The Act confers certain advantages on an arbitration that qualifies as an “international commercial arbitration”. The chief benefit is that the grounds for challenge to an award in an international commercial arbitration are narrower than those prescribed for a domestic arbitration. A domestic award is capable of being challenged on the “patent illegality” ground, although not on the merits of the dispute. This ground is not available in relation to an international commercial arbitration.

However, under Indian law, an arbitration is not considered to be an “international commercial arbitration” merely because a party is owned or controlled from outside India. If the party concerned is incorporated in India, it is deemed to be an Indian entity, and its arbitration is not considered to be an international commercial arbitration. At the same time, even if one party is incorporated in a foreign country, or if the individual concerned is a foreign citizen or normally resides outside India, the arbitration qualifies under Indian law as an international commercial arbitration.

The working of the Act  

Indian courts lean in favour of enforcement of arbitration agreements and awards. The Act (by a non-obstante clause) prohibits judicial authorities from intervening in any arbitration, except as provided for thereunder. The principle of non-intervention is expressly recognised as one of the “main objectives” of the Act, as set out in its Statement of Objects and Reasons. A judicial authority before which an action is brought, that is the subject matter of an arbitration agreement, is required to refer the parties to arbitration.

The only exception is if it concludes, on a prima facie basis, that “no valid arbitration agreement exists”. Indeed, the Act departs from the Model Law and does not permit court intervention during the pendency of the arbitration – whether it pertains to a challenge to an arbitrator on the ground of lack of independence or impartiality, or is against an interim order by the tribunal rejecting a challenge to its jurisdiction. All such court recourse during the arbitration (which is otherwise permissible under the Model Law) is not permissible under the Indian Act. These challenges can be made only once the award has been made.

While the purpose and purport of the Act are clear, it has had a rocky journey, with court judgments sometimes at cross purposes with the legislative intent. Certain judgments were not seen to be arbitration friendly, prompting multiple legislative interventions (in 2015, 2019 and 2021). The dust has not yet settled, as some legislative interventions were believed to be hasty and counterproductive. The government has recently set up an expert committee to suggest changes to the law, as required. An amendment to clarify the law is expected in due course.

Selecting the seat 

India is a wide and diverse jurisdiction, so it is particularly important to select the arbitration seat carefully. The seat determines which court has jurisdiction over the arbitration, including in relation to proceedings to set aside an award. Many cities and judges are not commercially savvy or steeped in the arbitration jurisprudence. All things considered, Delhi and Mumbai offer the most favourable seat options. The competent courts here are either the High Court of Delhi or the High Court of Bombay (Mumbai); the official language is English and the judges are well versed in commercial litigation and arbitration jurisprudence.

Conclusion  

India has several factors to lend comfort to foreign litigants, including an English-speaking Bar and sophisticated legal talent. Its commercial laws and legal traditions are based on the English laws and traditions. The courts are independent and robust, and do not suffer from any anti-foreigner or pro-state bias.

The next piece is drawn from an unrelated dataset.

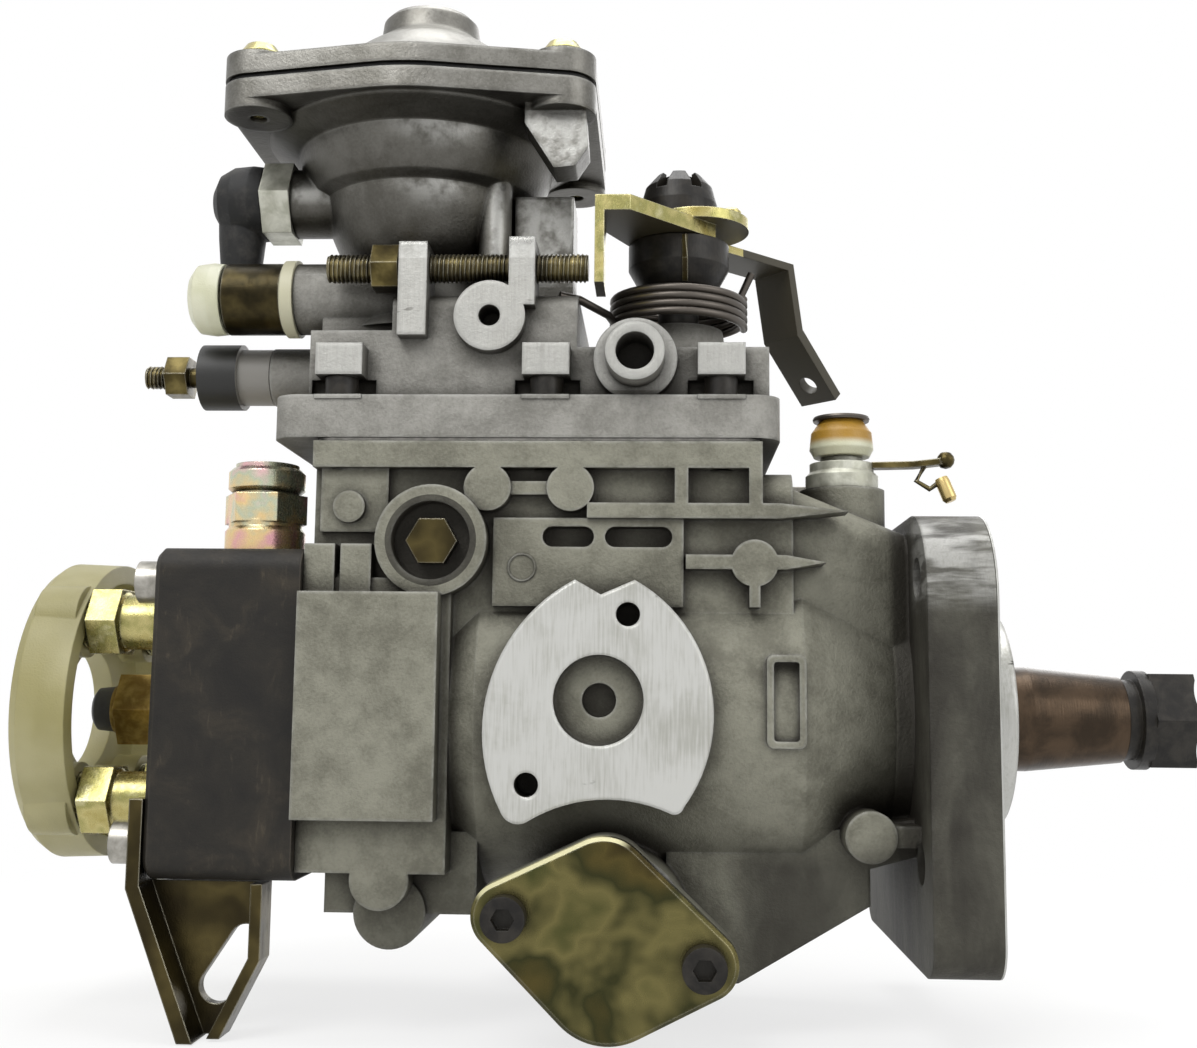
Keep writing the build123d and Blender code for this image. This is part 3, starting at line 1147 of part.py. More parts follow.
with BuildPart() as boost_screws:
    for lug_x, lug_y in boost_lugs:
        screw_seat = boost_lug_top + 0.1
        rod_z(boost_lug_bottom + 1, screw_seat + 0.1, 2.0, boost_x + lug_x, lug_y)
        turned_z([(0, screw_seat), (5.0, screw_seat), (5.2, screw_seat + 1.5), (3.6, screw_seat + 3.8),
                  (0, screw_seat + 4.2)], boost_x + lug_x, lug_y)
        block((boost_x + lug_x - 5, boost_x + lug_x + 5), (lug_y - 0.5, lug_y + 0.5),
              (screw_seat + 3.0, screw_seat + 5), mode=Mode.SUBTRACT)
    # adjusting screw in the crown of the cap
    rod_z(170.5, boost_top + 0.2, 3.0, boost_x)
    hex_prism(Plane(origin=(boost_x, 0, boost_top + 0.1)), 8.0, 2.2)
finish_part(boost_screws, "boost_screws")

hose_x = -178.2
hose_bore = 4.0
with BuildPart() as boost_fitting:
    rod_x(-164.5, -154.2, boost_port_radius, full_load_y, boost_port_z)
    hex_prism(Plane(origin=(-171.7, full_load_y, boost_port_z), x_dir=(0, 1, 0), z_dir=(1, 0, 0)), 18.0, 7.4)
    rod_x(-178.0, -171, 3.6, full_load_y, boost_port_z)
    rod_x(-179, -154, 1.8, full_load_y, boost_port_z, mode=Mode.SUBTRACT)
finish_part(boost_fitting, "boost_fitting")

with BuildPart() as boost_hose:
    turned_x([(-171.8, 0), (-171.8, 9.2), (-175.0, 9.6), (-179.6, 9.2), (-183.0, 7.4), (-185.0, 4.0),
              (-185.4, 0)],
             full_load_y, boost_port_z)
    turned_z([(0, 109.5), (5.0, 109.5), (5.8, 118.0), (6.2, 126.0), (0, 126.0)], hose_x, full_load_y)
    rod_x(-178.2, -171, 3.6 + FIT, full_load_y, boost_port_z, mode=Mode.SUBTRACT)
    rod_z(109, 118, hose_bore, hose_x, full_load_y, mode=Mode.SUBTRACT)
finish_part(boost_hose, "boost_hose")

# ================================================================ throttle and adjusting screws
with BuildPart() as throttle_shaft:
    rod_z(77.4, 79.6, 8.0, throttle_x, throttle_y)
    rod_z(79.5, 112, throttle_radius, throttle_x, throttle_y)
    rod_z(71.8, 78, 2.2, throttle_x - 5.6, throttle_y)
    # spacer under the lever
    turned_z([(0, 104.6), (9.5, 104.6), (12.5, 110.0), (12.5, 115.9), (0, 115.9)], throttle_x, throttle_y)
    rod_z(115, 133.6, stud_radius, throttle_x, throttle_y)
finish_part(throttle_shaft, "throttle_shaft")

with BuildPart() as throttle_nut:
    nut_seat = throttle_disc_z + plate_thickness + 0.1
    turned_z([(stud_radius + FIT, nut_seat), (9.6, nut_seat), (9.6, 126.6), (8.4, 131.0), (5.6, 134.2),
              (stud_radius + FIT, 134.2)],
             throttle_x, throttle_y)
    for index in range(3):
        with Locations(Location((throttle_x, throttle_y, 131.9), (0, 0, 60.0 * index))):
            Box(22, 2.8, 5.0, mode=Mode.SUBTRACT)
finish_part(throttle_nut, "throttle_nut")

with BuildPart() as throttle_lever:
    # round plate, set a little off the shaft
    with BuildSketch(Plane.XY.offset(throttle_disc_z)) as plate_sketch:
        with Locations((throttle_x + 4.5, throttle_y)):
            Circle(13.0)
    extrude(amount=plate_thickness)
    # bracket towards the stop screw, with its upright leg
    bracket_z = throttle_disc_z - 3.6
    with BuildSketch(Plane.XY.offset(bracket_z)) as bracket_sketch:
        with BuildLine():
            Polyline((throttle_x + 9, throttle_y - 7), (throttle_x + 9, throttle_y + 8),
                     (throttle_x - 8, throttle_y + 8),
                     (-87.2, -21.0), (-87.2, -33.5), (-79.0, -33.5), close=True)
        make_face()
    extrude(amount=throttle_disc_z - bracket_z + 0.1)
    block((-87.2, -85.0), (-33.5, -21.0), (99.0, bracket_z + 2.2))
    # arm bent down on the far side, with its eye at the end
    arm_plane = Plane(origin=(throttle_x, throttle_y, 0), x_dir=(cos(arm_turn), sin(arm_turn), 0),
                      z_dir=(sin(arm_turn), -cos(arm_turn), 0))
    with BuildSketch(arm_plane) as arm_sketch:
        with BuildLine():
            upper_edge = [(reach + arm_thickness, height + arm_thickness) for reach,
                          height in reversed(arm_bends)]
            Polyline(*arm_bends, *upper_edge, close=True)
        make_face()
    extrude(amount=arm_width / 2, both=True)
    eye_centre = arm_plane.from_local_coords((arm_eye_reach, arm_eye_z, 0))
    eye_axis = arm_plane.x_dir * sin(arm_slope) + Vector(0, 0, cos(arm_slope))
    with Locations(Plane(origin=eye_centre, z_dir=eye_axis)):
        Cylinder(arm_eye_radius, 6, mode=Mode.SUBTRACT)
    rod_z(bracket_z - 4, throttle_disc_z + 5, stud_radius + FIT, throttle_x, throttle_y, mode=Mode.SUBTRACT)
finish_part(throttle_lever, "throttle_lever")

with BuildPart() as throttle_spring:
    coil_edge = [(coil_radius, throttle_boss_top + 0.2)]
    for coil in range(coil_count):
        coil_z = throttle_boss_top + 0.2 + coil_pitch * coil
        coil_edge.append((coil_radius + coil_wire / 2, coil_z + coil_pitch / 2))
        coil_edge.append((coil_radius, coil_z + coil_pitch))
    for coil in reversed(range(coil_count)):
        coil_z = throttle_boss_top + 0.2 + coil_pitch * coil
        coil_edge.append((coil_radius - coil_wire / 2, coil_z + coil_pitch / 2))
        coil_edge.append((coil_radius - 0.2, coil_z))
    turned_z(coil_edge, throttle_x, throttle_y)
finish_part(throttle_spring, "throttle_spring")

with BuildPart() as adjusting_screws:
    rod_x(-149.7, -88.7, stop_radius, stop_y, stop_z)
    hex_prism(Plane(origin=(-139.0, stop_y, stop_z), x_dir=(0, 1, 0), z_dir=(1, 0, 0)), 10.0, 6.4)
    rod_x(-200.8, -150.0, full_load_radius, full_load_y, full_load_z)
    hex_prism(Plane(origin=(-195.2, full_load_y, full_load_z), x_dir=(0, 1, 0), z_dir=(1, 0, 0)), 9.5, 5.6)
    rod_x(-186.3, -168.2, 4.5, full_load_y, full_load_z)
    rod_x(-186.0, -176.2, 8.2, full_load_y, full_load_z)
    rod_x(-176.3, -168.2, 7.0, full_load_y, full_load_z)
finish_part(adjusting_screws, "adjusting_screws")
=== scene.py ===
from math import cos, pi, radians, sin

import bmesh
import bpy
from bpy.props import FloatProperty, FloatVectorProperty, IntProperty, PointerProperty
from mathutils import Matrix, Vector


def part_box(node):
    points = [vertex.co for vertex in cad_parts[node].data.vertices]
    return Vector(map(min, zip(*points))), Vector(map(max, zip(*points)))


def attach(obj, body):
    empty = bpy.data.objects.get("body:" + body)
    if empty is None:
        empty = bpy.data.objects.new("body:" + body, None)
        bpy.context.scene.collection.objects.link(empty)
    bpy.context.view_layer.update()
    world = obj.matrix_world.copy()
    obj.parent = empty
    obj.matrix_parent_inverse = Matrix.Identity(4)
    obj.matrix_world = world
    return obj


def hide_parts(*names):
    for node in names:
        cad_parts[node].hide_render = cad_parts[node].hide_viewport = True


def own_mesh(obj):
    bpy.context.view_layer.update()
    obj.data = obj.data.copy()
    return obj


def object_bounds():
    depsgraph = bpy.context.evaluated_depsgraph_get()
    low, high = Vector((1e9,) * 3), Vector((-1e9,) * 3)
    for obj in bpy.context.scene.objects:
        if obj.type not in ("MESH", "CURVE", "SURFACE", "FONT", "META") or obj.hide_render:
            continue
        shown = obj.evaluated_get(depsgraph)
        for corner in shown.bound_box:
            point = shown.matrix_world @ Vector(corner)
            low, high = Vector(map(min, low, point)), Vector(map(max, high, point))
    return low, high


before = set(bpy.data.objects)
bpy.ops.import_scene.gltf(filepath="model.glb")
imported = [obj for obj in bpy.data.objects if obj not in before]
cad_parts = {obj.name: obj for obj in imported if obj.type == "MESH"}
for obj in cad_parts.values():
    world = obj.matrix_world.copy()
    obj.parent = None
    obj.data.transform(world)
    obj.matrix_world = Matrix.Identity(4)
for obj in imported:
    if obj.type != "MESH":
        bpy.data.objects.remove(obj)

bl_info = {
    "name": "Diesel injection pump",
    "version": (1, 0, 0),
    "blender": (4, 5, 0),
    "location": "View3D > Sidebar > Pump",
    "description": "Finishes and fine pieces of a distributor-type diesel injection pump",
    "category": "Object",
}

MM = 0.001
CAD_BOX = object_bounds()

# places on the pump, in millimetres; an axis along X is given by (y, z), one along Y by (x, z),
# one along Z by (x, y)
STOP_SCREW_AXIS = (-30.0, 103.2)
FULL_LOAD_AXIS = (-5.0, 82.8)
LOCKING_CAP_X = (-186.4, -176.28)
LOCKING_BOSS_X = (-176.28, -168.0)
PIVOT_AXIS = (-122.6, 38.3)
INLET_AXIS = (-28.4, -12.0)
INLET_CAP_TOP = 70.9
PANEL_RING_PLACE = (-102.5, -36.5, 32.6)
LEVER_PIN_PLACE = (-54.5, -9.0, 122.3)
OUTLET_REACH = 20.5
BALL_PLACE = (-4.6, -16.8, 60.4)
TAG_PLACE = (-5.9, -17.6, 56.0)
TAG_LEAN = (0.35, -0.1, -0.93)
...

At the same time, India has a problem of judicial delays, which can impact award set-aside proceedings or enforcement proceedings. The effect of judicial delays can be neutralised to a large extent by a careful selection of seat (New Delhi or Mumbai), where the system is better geared for an efficient outcome.

In a growing cross-border world, large corporations need to be prepared to litigate in any corner of the world. An India-located dispute will have its unique elements. With a trusted legal team, these waters can be successfully navigated.